┌─ DATA SEGMENT
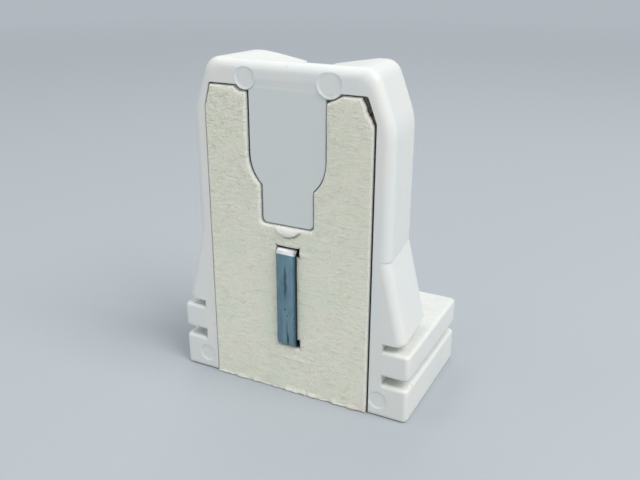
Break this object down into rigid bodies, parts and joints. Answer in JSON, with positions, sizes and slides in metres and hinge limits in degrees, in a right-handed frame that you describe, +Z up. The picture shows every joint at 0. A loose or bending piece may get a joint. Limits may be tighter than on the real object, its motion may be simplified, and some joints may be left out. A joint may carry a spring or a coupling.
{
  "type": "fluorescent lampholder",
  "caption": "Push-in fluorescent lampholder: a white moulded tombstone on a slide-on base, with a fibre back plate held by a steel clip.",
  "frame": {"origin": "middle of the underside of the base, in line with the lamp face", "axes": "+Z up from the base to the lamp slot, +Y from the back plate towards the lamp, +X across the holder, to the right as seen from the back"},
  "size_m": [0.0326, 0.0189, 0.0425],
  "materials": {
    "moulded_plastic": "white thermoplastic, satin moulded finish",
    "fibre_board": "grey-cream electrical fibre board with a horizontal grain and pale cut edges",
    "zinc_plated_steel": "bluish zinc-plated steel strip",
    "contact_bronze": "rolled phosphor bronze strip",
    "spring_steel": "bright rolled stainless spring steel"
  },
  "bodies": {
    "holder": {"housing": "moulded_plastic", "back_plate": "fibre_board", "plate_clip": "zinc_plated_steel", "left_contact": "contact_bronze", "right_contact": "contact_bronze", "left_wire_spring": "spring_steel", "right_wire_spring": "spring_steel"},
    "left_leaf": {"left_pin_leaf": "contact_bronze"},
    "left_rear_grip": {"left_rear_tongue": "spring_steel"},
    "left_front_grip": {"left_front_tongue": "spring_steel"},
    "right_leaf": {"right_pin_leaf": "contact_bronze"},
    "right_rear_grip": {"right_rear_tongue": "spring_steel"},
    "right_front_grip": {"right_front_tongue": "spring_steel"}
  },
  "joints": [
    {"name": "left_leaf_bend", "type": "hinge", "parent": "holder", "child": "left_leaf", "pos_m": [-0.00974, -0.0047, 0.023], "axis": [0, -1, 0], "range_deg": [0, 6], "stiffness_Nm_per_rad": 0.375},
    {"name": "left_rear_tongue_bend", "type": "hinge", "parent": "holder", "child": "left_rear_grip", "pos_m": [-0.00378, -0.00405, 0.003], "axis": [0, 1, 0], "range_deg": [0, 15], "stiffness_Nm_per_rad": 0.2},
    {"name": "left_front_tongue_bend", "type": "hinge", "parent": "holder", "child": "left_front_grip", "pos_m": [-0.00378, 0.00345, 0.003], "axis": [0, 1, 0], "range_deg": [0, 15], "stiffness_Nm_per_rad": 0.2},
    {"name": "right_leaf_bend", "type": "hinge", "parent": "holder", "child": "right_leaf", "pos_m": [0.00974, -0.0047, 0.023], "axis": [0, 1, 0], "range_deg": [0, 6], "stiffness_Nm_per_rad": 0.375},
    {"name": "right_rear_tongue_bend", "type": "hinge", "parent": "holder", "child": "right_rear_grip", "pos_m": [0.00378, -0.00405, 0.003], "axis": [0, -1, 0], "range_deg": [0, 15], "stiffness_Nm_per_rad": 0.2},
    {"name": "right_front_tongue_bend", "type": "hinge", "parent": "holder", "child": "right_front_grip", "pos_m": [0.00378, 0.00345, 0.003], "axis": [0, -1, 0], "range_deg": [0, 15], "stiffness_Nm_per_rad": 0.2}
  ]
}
└─
■ EXERCISE AIM ■
Give the listing again, word for word.

■ COMPLETE ANSWER ■
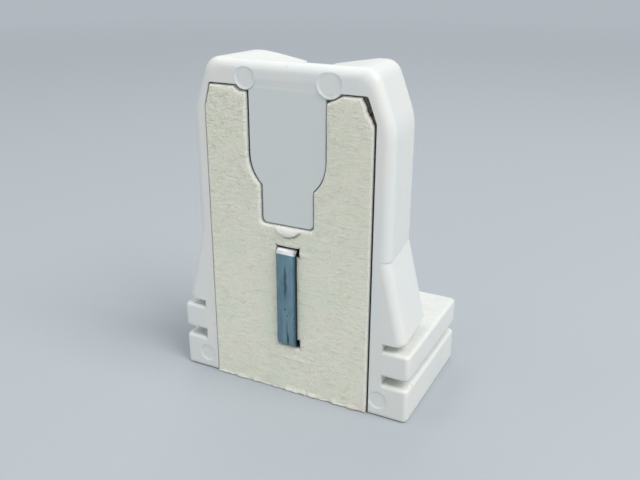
Break this object down into rigid bodies, parts and joints. Answer in JSON, with positions, sizes and slides in metres and hinge limits in degrees, in a right-handed frame that you describe, +Z up. The picture shows every joint at 0. A loose or bending piece may get a joint. Limits may be tighter than on the real object, its motion may be simplified, and some joints may be left out. A joint may carry a spring or a coupling.
{
  "type": "fluorescent lampholder",
  "caption": "Push-in fluorescent lampholder: a white moulded tombstone on a slide-on base, with a fibre back plate held by a steel clip.",
  "frame": {"origin": "middle of the underside of the base, in line with the lamp face", "axes": "+Z up from the base to the lamp slot, +Y from the back plate towards the lamp, +X across the holder, to the right as seen from the back"},
  "size_m": [0.0326, 0.0189, 0.0425],
  "materials": {
    "moulded_plastic": "white thermoplastic, satin moulded finish",
    "fibre_board": "grey-cream electrical fibre board with a horizontal grain and pale cut edges",
    "zinc_plated_steel": "bluish zinc-plated steel strip",
    "contact_bronze": "rolled phosphor bronze strip",
    "spring_steel": "bright rolled stainless spring steel"
  },
  "bodies": {
    "holder": {"housing": "moulded_plastic", "back_plate": "fibre_board", "plate_clip": "zinc_plated_steel", "left_contact": "contact_bronze", "right_contact": "contact_bronze", "left_wire_spring": "spring_steel", "right_wire_spring": "spring_steel"},
    "left_leaf": {"left_pin_leaf": "contact_bronze"},
    "left_rear_grip": {"left_rear_tongue": "spring_steel"},
    "left_front_grip": {"left_front_tongue": "spring_steel"},
    "right_leaf": {"right_pin_leaf": "contact_bronze"},
    "right_rear_grip": {"right_rear_tongue": "spring_steel"},
    "right_front_grip": {"right_front_tongue": "spring_steel"}
  },
  "joints": [
    {"name": "left_leaf_bend", "type": "hinge", "parent": "holder", "child": "left_leaf", "pos_m": [-0.00974, -0.0047, 0.023], "axis": [0, -1, 0], "range_deg": [0, 6], "stiffness_Nm_per_rad": 0.375},
    {"name": "left_rear_tongue_bend", "type": "hinge", "parent": "holder", "child": "left_rear_grip", "pos_m": [-0.00378, -0.00405, 0.003], "axis": [0, 1, 0], "range_deg": [0, 15], "stiffness_Nm_per_rad": 0.2},
    {"name": "left_front_tongue_bend", "type": "hinge", "parent": "holder", "child": "left_front_grip", "pos_m": [-0.00378, 0.00345, 0.003], "axis": [0, 1, 0], "range_deg": [0, 15], "stiffness_Nm_per_rad": 0.2},
    {"name": "right_leaf_bend", "type": "hinge", "parent": "holder", "child": "right_leaf", "pos_m": [0.00974, -0.0047, 0.023], "axis": [0, 1, 0], "range_deg": [0, 6], "stiffness_Nm_per_rad": 0.375},
    {"name": "right_rear_tongue_bend", "type": "hinge", "parent": "holder", "child": "right_rear_grip", "pos_m": [0.00378, -0.00405, 0.003], "axis": [0, -1, 0], "range_deg": [0, 15], "stiffness_Nm_per_rad": 0.2},
    {"name": "right_front_tongue_bend", "type": "hinge", "parent": "holder", "child": "right_front_grip", "pos_m": [0.00378, 0.00345, 0.003], "axis": [0, -1, 0], "range_deg": [0, 15], "stiffness_Nm_per_rad": 0.2}
  ]
}